§ YOUR GOAL
Records follow. Select each line holding "code".

* BEGIN *

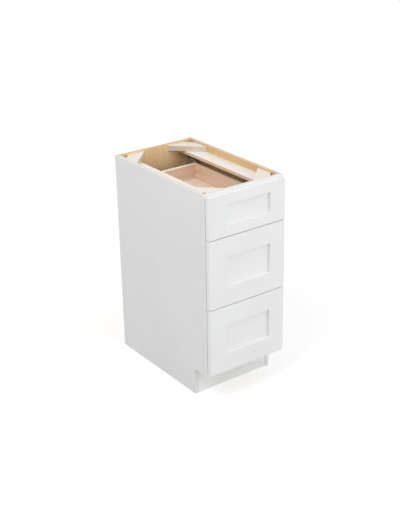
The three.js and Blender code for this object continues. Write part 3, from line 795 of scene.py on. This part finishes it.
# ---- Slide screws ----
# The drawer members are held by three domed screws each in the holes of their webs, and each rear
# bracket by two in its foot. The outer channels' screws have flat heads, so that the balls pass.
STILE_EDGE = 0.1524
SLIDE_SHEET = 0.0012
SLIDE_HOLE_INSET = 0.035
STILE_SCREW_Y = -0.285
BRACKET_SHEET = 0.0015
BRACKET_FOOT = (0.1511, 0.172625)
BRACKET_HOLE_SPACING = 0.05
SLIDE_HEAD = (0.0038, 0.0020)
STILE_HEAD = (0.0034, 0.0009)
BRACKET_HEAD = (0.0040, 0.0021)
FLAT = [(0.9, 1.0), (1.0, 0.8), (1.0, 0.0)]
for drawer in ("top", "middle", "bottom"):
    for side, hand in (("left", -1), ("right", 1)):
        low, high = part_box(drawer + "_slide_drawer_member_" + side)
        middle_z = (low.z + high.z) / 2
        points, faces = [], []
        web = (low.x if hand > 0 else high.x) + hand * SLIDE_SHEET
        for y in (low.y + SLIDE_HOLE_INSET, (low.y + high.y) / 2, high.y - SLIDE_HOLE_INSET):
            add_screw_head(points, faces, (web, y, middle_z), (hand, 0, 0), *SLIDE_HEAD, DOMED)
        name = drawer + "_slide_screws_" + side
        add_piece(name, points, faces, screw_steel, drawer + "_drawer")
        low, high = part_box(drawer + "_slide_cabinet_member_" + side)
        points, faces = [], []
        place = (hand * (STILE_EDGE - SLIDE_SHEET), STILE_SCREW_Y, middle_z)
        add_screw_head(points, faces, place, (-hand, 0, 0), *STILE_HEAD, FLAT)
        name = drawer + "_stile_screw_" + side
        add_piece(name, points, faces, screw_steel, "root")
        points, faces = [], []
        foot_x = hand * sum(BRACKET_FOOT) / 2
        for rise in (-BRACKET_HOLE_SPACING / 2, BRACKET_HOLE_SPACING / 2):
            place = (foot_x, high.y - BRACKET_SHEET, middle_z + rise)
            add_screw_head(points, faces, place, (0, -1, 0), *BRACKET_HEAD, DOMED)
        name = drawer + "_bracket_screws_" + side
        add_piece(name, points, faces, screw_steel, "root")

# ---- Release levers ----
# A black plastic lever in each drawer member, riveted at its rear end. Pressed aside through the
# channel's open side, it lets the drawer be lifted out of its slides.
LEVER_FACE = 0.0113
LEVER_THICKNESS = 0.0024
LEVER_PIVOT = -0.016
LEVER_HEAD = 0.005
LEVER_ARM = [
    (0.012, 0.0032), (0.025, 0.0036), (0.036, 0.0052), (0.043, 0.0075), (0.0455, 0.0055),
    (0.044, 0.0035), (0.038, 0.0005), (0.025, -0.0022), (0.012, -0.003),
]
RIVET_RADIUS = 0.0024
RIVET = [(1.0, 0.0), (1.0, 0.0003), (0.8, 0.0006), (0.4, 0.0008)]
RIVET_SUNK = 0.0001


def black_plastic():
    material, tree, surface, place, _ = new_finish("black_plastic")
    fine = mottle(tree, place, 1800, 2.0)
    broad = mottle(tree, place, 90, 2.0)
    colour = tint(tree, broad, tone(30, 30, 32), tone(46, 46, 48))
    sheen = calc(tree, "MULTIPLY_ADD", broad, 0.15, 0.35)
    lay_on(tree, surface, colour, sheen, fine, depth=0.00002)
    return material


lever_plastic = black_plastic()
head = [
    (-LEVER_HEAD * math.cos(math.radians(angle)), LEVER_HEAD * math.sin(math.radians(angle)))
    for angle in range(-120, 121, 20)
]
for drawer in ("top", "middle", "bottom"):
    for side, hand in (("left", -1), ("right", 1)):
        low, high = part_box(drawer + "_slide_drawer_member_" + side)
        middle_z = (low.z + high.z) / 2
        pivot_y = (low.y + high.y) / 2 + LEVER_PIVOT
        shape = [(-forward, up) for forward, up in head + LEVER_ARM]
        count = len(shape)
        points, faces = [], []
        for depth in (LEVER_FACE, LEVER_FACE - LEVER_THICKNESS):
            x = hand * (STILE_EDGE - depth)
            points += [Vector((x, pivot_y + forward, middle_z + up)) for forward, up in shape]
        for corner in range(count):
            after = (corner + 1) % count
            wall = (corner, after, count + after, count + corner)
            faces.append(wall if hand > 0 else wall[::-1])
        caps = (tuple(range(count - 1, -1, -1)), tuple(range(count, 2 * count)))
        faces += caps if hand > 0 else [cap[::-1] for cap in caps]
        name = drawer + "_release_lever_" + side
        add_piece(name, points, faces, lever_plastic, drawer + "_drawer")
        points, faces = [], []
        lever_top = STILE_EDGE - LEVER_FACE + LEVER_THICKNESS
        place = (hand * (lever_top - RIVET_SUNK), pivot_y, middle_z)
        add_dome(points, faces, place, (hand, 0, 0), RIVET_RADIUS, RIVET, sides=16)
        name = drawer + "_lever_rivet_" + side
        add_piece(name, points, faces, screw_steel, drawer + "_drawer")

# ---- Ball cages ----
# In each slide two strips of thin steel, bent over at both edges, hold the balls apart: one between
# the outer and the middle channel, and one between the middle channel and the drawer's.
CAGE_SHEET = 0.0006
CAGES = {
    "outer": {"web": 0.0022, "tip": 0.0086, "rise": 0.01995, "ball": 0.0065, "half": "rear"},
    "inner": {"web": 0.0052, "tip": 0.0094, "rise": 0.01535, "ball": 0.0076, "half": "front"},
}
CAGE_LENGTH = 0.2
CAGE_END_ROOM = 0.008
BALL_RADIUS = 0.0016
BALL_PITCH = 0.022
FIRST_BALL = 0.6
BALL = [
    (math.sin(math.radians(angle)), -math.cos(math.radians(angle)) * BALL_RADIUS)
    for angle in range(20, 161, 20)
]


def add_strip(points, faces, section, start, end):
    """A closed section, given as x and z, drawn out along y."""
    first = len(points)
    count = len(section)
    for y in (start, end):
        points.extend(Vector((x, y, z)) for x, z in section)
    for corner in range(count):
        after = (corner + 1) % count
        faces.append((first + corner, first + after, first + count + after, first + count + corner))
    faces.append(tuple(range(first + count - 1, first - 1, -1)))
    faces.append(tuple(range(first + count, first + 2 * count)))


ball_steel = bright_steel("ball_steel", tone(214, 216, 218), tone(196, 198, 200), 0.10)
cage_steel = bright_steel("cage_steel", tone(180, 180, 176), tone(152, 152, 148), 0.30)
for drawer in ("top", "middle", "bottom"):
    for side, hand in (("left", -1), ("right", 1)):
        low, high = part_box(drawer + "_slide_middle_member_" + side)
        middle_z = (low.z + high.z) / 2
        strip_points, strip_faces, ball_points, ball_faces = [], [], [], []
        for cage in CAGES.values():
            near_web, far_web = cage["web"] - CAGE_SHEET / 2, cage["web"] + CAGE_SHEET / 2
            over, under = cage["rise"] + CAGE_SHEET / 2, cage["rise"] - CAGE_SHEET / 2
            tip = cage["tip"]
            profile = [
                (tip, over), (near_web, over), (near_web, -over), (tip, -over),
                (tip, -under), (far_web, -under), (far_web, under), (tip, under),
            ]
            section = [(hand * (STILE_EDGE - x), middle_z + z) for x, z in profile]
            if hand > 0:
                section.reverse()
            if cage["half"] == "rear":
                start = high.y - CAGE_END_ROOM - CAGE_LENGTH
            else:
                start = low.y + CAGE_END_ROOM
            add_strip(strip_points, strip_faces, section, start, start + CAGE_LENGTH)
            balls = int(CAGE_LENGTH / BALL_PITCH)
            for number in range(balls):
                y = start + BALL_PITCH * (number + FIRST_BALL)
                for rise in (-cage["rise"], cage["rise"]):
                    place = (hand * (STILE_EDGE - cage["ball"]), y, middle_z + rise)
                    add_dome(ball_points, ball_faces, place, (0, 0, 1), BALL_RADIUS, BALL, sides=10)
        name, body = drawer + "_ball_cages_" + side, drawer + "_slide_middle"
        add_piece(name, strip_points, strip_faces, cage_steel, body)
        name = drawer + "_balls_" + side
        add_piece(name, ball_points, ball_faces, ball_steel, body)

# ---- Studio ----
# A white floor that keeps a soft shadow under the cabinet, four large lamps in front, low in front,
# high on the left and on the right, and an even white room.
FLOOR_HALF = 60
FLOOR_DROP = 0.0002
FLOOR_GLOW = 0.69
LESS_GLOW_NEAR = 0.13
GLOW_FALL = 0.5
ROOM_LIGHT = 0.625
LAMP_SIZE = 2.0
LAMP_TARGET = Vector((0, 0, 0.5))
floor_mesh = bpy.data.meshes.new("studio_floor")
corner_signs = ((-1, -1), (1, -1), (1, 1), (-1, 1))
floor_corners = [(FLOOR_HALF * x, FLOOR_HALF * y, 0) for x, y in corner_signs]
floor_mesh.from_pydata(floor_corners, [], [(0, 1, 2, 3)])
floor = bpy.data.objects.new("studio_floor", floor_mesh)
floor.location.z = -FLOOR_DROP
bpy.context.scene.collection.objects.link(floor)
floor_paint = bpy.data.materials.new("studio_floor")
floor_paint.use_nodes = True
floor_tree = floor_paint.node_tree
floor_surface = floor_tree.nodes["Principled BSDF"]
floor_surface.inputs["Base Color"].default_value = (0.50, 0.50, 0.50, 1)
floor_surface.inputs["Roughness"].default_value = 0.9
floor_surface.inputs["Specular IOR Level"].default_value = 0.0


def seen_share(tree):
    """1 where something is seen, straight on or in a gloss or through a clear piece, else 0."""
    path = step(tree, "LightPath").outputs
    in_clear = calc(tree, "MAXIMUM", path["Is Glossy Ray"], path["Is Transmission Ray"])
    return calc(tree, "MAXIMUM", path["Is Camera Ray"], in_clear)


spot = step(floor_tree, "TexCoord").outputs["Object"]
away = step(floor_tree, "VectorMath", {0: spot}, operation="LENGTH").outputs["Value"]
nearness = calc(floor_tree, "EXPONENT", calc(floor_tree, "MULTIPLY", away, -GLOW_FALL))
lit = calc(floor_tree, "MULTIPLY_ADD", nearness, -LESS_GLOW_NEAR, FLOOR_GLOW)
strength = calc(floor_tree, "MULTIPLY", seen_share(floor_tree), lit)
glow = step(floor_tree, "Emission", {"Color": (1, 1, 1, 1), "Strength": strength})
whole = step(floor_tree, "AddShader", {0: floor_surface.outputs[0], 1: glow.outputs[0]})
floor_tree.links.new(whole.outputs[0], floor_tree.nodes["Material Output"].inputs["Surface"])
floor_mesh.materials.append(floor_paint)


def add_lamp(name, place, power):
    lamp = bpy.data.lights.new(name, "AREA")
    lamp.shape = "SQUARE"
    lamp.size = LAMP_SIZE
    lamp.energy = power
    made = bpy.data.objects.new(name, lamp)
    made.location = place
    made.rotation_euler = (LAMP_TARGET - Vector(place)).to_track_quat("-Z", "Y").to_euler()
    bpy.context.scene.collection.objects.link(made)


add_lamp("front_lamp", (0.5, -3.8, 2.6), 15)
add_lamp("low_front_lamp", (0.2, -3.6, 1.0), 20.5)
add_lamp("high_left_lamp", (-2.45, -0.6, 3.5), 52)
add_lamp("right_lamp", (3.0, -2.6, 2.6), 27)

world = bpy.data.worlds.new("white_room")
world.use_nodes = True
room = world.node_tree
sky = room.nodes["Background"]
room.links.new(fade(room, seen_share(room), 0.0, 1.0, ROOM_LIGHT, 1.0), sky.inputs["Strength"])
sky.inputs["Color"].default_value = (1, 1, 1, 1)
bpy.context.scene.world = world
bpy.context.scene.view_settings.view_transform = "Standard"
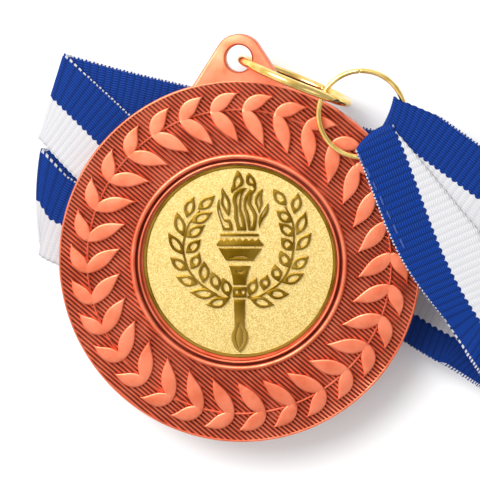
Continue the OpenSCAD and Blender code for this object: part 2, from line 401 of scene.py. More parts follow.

* END *

§ TASK RESPONSE
The three.js and Blender code for this object continues. Write part 3, from line 795 of scene.py on. This part finishes it.
Continue the OpenSCAD and Blender code for this object: part 2, from line 401 of scene.py. More parts follow.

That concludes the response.